Enfin, il s’agit de favoriser l’apprentissage tout au long de la vie. L’idée peut paraître évidente mais toutes les populations, quel que soit leur âge, sont loin d’avoir un accès identique à la formation, indispensable aux citoyens comme aux travailleurs dans une période de mutation rapide. Or, il devient de plus en plus nécessaire de pouvoir apprendre à tout âge. Cela renvoie à une idée que j’ai souvent évoquée dans nos colonnes : celle de rompre avec un cycle de vie découpé en trois phases étanches, celle des études, celle du travail et celle de la retraite.


Trop de cloisons entre les disciplines, trop d’écart entre le savoir académique et le monde réel, trop de théorie et pas assez de pratique : le processus d’éducation et de formation doit être repensé et la classe, elle-même, capable de s’affranchir de la règle des trois unités du théâtre classique (temps, lieu et action). Tout cela peut paraître évident, relève peut-être plus du bon sens que du génie. Mais tout cela reste à faire et l’expérience nous enseigne que les inerties sont grandes au sein de l’Éducation nationale comme dans la société tout entière.


Nombreuses sont les études qui, de longue date, ont mis en évidence certaines de ces idées. Nombreux sont aujourd’hui les pays qui ont su mieux que la France s’adapter au monde moderne, développer l’apprentissage, faire bon usage des technologies nouvelles, tirer davantage profit du progrès des connaissances, innover, entreprendre… La France, en dépit de sa résistance bien connue au changement, en est-elle encore capable ? Une loi à elle seule ne saurait le décréter.

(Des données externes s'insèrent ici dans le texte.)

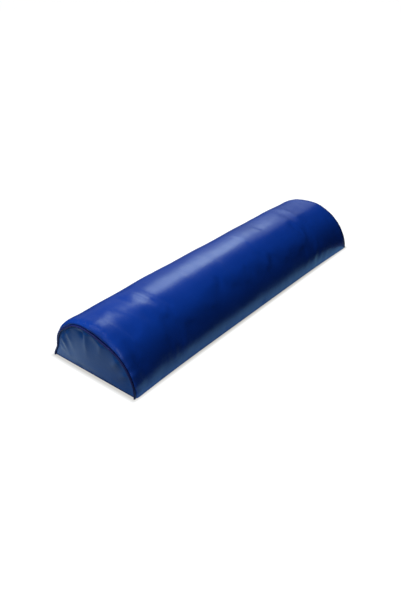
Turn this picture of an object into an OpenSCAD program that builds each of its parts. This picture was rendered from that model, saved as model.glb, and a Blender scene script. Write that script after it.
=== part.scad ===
// Half-round bolster pillow: a foam core in a sewn leatherette cover, closed by a zip along its base.
// X runs along the pillow, Y across it and Z up. The origin is the middle of the base, on the surface
// that the pillow stands on. All sizes are millimetres.

/* [Body] */
// Length of the base, from end seam to end seam
base_l = 643.4; // [600:0.1:720]
// Width of the base at mid-length
base_w = 177; // [160:0.1:190]
// Height of the ridge at mid-length
height = 88.3; // [80:0.1:100]
// How square the rear half of the arch is: 2 is an ellipse, and more is squarer
rear_squareness = 2.5; // [2.2:0.01:3]
// How square its front half is
front_squareness = 1.9; // [1.8:0.01:2.6]
// Share of the height that the arch loses at its ends
end_taper = 0.0394; // [0:0.0001:0.05]
// How much wider each side of the base is at the ends
end_spread = 3.8; // [0:0.1:5]
// How far the rear side leans in above its foot at the ends
rear_tuck = 8; // [0:0.1:9]
// How far each base corner is drawn out past the end
corner_ear = 1; // [0:0.1:5]
// How far the top of each end leans out past its base
end_lean = 2.4; // [0:0.1:4]

/* [Cover] */
// Thickness of the leatherette
skin = 1; // [0.8:0.1:1.2]
// Width of leatherette turned in at a seam
allowance = 10; // [8:0.5:12]
// Least inset of the end seam from the arch's outline, at the base corners
seam_inset_low = 2.6; // [2.4:0.1:3]
// Further inset of the end seam at the rear shoulder
seam_inset_rear = 4.2; // [2:0.1:6]
// Further inset of the end seam in front of the ridge
seam_inset_front = 6.6; // [2:0.1:7]
// Length over which the top panel rolls over the end
roll_l = 9; // [6:0.5:12]
// How far the end panel bulges at its middle
end_bulge = 1.5; // [0:0.1:3]

/* [Piping] */
// Outer diameter of the piping
piping_d = 3.2; // [3:0.1:4]
// Diameter of the filler cord in the piping
piping_cord_d = 1.6; // [1.2:0.1:1.8]

/* [Zip] */
// Depth of the valley in the base that the zip lies in
valley_depth = 4.5; // [4.5:0.1:6]
// Half the valley's width where it starts from the flat base
valley_half_w = 22; // [20:1:26]
// Half the gap between the base panels' folded edges
fold_half_gap = 4.5; // [4.5:0.1:5]
// Half the width of the meshed coil
coil_half_w = 3; // [2.8:0.1:3]
// Height of the coil
coil_h = 2.4; // [2:0.1:2.4]
// Length of the slider
slider_l = 12; // [10:0.5:13]
// Place of the slider along X when the zip is closed
slider_x = 272; // [250:1:274]
// Length of the pull, from its pivot to its tip
pull_l = 24; // [18:1:24]

/* [Sewing] */
// Distance from one stitch hole to the next
stitch = 8; // [6:1:12]
// Thickness of the thread
thread_d = 0.5; // [0.4:0.1:0.6]

/* [Hidden] */

navy = [0.05, 0.12, 0.38];
end_navy = [0.10, 0.17, 0.40];
foam_yellow = [0.93, 0.89, 0.72];
thread_navy = [0.08, 0.14, 0.36];
tape_navy = [0.04, 0.06, 0.16];
nickel = [0.72, 0.73, 0.75];

half_l = base_l / 2;
half_w = base_w / 2;
arch_steps = 28;
arch = [for (i = [0 : arch_steps]) 180 * i / arch_steps];
gap = 0.05;                      // clearance between sewn layers
fold_back = 2;                   // how far the folded edges stop short of the end panel's face
flange = 1.4;                    // thickness of the piping's two-layer flange
stack = flange + skin;           // layers inside the end seam
flat_zip_x = half_l - 34;        // the valley keeps its depth up to here
valley_end_x = half_l - 13;      // and has run out here, clear of the end panel's turned-in rim
notch_x = half_l - fold_back - allowance - 1;  // the base panels' turned-up edges stop here
tape_w = 16;                     // half-width of the two tapes together
tape_t = 0.6;
tape_half_gap = 0.5;
flange_h = 9;                    // height of the base panel's turned-up edge
taper_x = [60, 120, 180, 230, 270, flat_zip_x, 300];  // where the layers have their rings, besides the middle

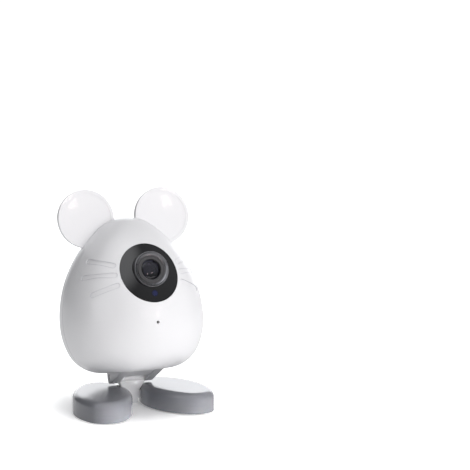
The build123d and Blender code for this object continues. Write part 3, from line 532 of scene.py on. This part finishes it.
# %% Turned shapes


pole_radius = 0.005
merge_distance = 0.012 * mm


def turned(profile, steps=128):
    """Turns a closed profile of (radius, height) in mm about Z, by extruding a circle."""
    start_clean()
    radius, height = profile[0]
    bpy.ops.mesh.primitive_circle_add(vertices=steps, radius=radius * mm, location=(0, 0, height * mm))
    piece = bpy.context.object
    bpy.ops.object.transform_apply()
    bpy.ops.object.mode_set(mode="EDIT")
    bpy.ops.mesh.select_all(action="SELECT")
    for next_radius, next_height in [*profile[1:], profile[0]]:
        bpy.ops.mesh.extrude_edges_move()
        share = next_radius / radius
        bpy.ops.transform.resize(value=(share, share, 1), center_override=(0, 0, 0))
        bpy.ops.transform.translate(value=(0, 0, (next_height - height) * mm))
        radius, height = next_radius, next_height
    bpy.ops.mesh.select_all(action="SELECT")
    bpy.ops.mesh.remove_doubles(threshold=merge_distance)
    bpy.ops.mesh.delete_loose()
    bpy.ops.mesh.select_all(action="SELECT")
    bpy.ops.mesh.normals_make_consistent(inside=False)
    bpy.ops.object.mode_set(mode="OBJECT")
    return piece


def round_corner(centre, radius, start, end, steps=5):
    """Points of an arc in a profile, angles in degrees from the radius direction."""
    turns = [math.radians(start + (end - start) * step / steps) for step in range(steps + 1)]
    return [(centre[0] + radius * math.cos(a), centre[1] + radius * math.sin(a)) for a in turns]


# %% [markdown]
# ## The lens: collar, barrel and glass
# All three are turned pieces on one axis, which rises 8 degrees from the head's level. The
# collar is a glossy ring with a flange behind the disc, and its front edge opens in a
# funnel. The barrel is matt, with a flat front ring, a fine groove in it, and stepped
# baffles down to the sensor that swallow stray light. The glass has a shallow dome. A
# profile extruded round a circle gives each of them its exact section.

# %% Lens axis
lens_rise = 8
lens_start = Matrix.Translation((0, -22.97 * mm, 49.7 * mm))
lens_place = head_place @ lens_start @ Matrix.Rotation(math.radians(90 - lens_rise), 4, "X")
print("lens axis", [round(part, 3) for part in lens_place.col[2][:3]])

# %% Lens collar
collar_bore, collar_radius, flange_radius = 7.35, 9.25, 10.8
collar_profile = [
    (collar_bore, 1.4),
    (flange_radius, 1.4),
    (flange_radius, 2.4),
    (collar_radius, 2.4),
    (collar_radius, 6.0),
    *round_corner((8.95, 11.9), 0.3, 0, 140, 7),
    (8.4, 11.5),
    (8.05, 11.2),
    (7.7, 11.05),
    (collar_bore, 11.0),
    (collar_bore, 8.0),
]
collar = turned(collar_profile, 160)
set_in_place(collar, lens_place, 40)
finish_piece(collar, "lens_collar", "head", collar_black, "ring_black", "lens_trim_ring")

# %% Lens barrel
thread_radius, thread_depth, pitch = 6.0, 0.25, 0.5
thread = [
    point
    for turn in range(7)
    for point in (
        (thread_radius, -3.8 + pitch * turn),
        (thread_radius - thread_depth, -3.55 + pitch * turn),
    )
]
baffles = [(5.25, 8.72), (4.7, 8.7), (4.7, 8.1), (4.15, 8.05), (4.15, 7.4), (3.4, 7.3), (3.4, 5.3)]
barrel_profile = [
    (2.2, -4.0),
    (5.8, -4.0),
    *thread,
    (thread_radius, -0.2),
    (thread_radius, 0),
    (7.25, 0),
    (7.25, 10.6),
    *round_corner((7.0, 11.15), 0.25, 0, 90, 4),
    (6.55, 11.4),
    (6.5, 11.25),
    (6.3, 11.25),
    (6.25, 11.38),
    (5.5, 11.3),
    (5.35, 11.15),
    (5.3, 10.6),
    (5.25, 10.4),
    (5.25, 9.5),
    *baffles,
    (2.2, 5.3),
]
barrel = turned(barrel_profile, 144)
set_in_place(barrel, lens_place, 30)
finish_piece(barrel, "lens_body", "head", barrel_black, "barrel_black", "lens_barrel")

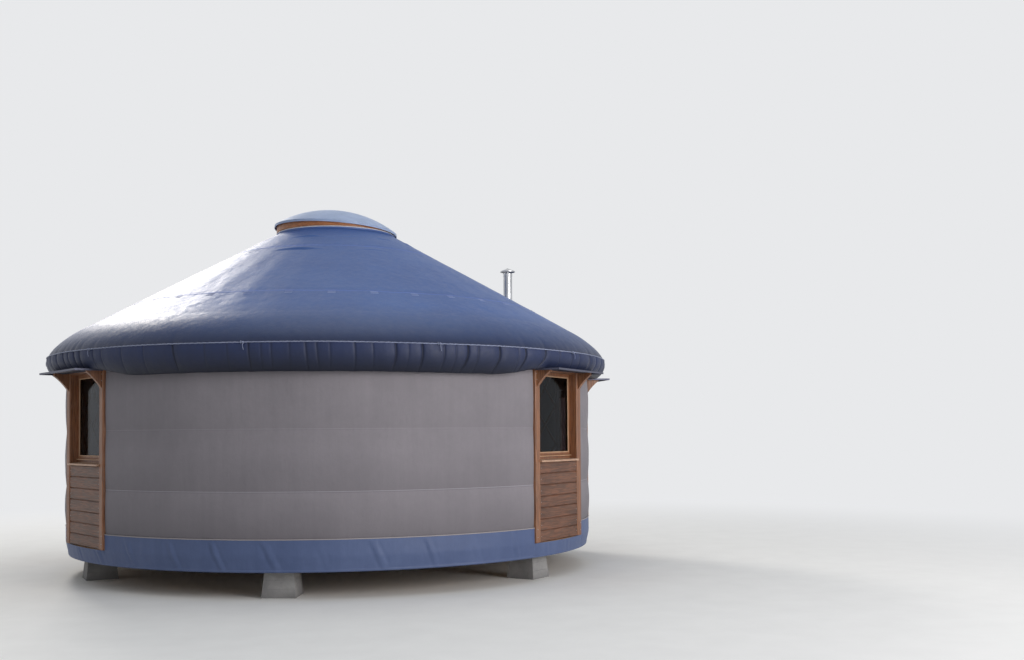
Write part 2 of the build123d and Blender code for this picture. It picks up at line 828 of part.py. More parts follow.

À chacun d’entre nous d’en être acteur.

1. Tous les documents sont accessibles sur le site Internet de Futuribles http://www.futuribles.com. Cette étude propose notamment une dizaine de notes thématiques et plusieurs monographies consacrées à différents pays, ainsi qu’un catalogue de 85 innovations.
2. Un théoricien de la créativité.
3. Une critique que j’énonçais déjà en 1979, dans : « Quelle éducation pour demain ? », Futuribles, n° 27, octobre 1979, p. 40-50.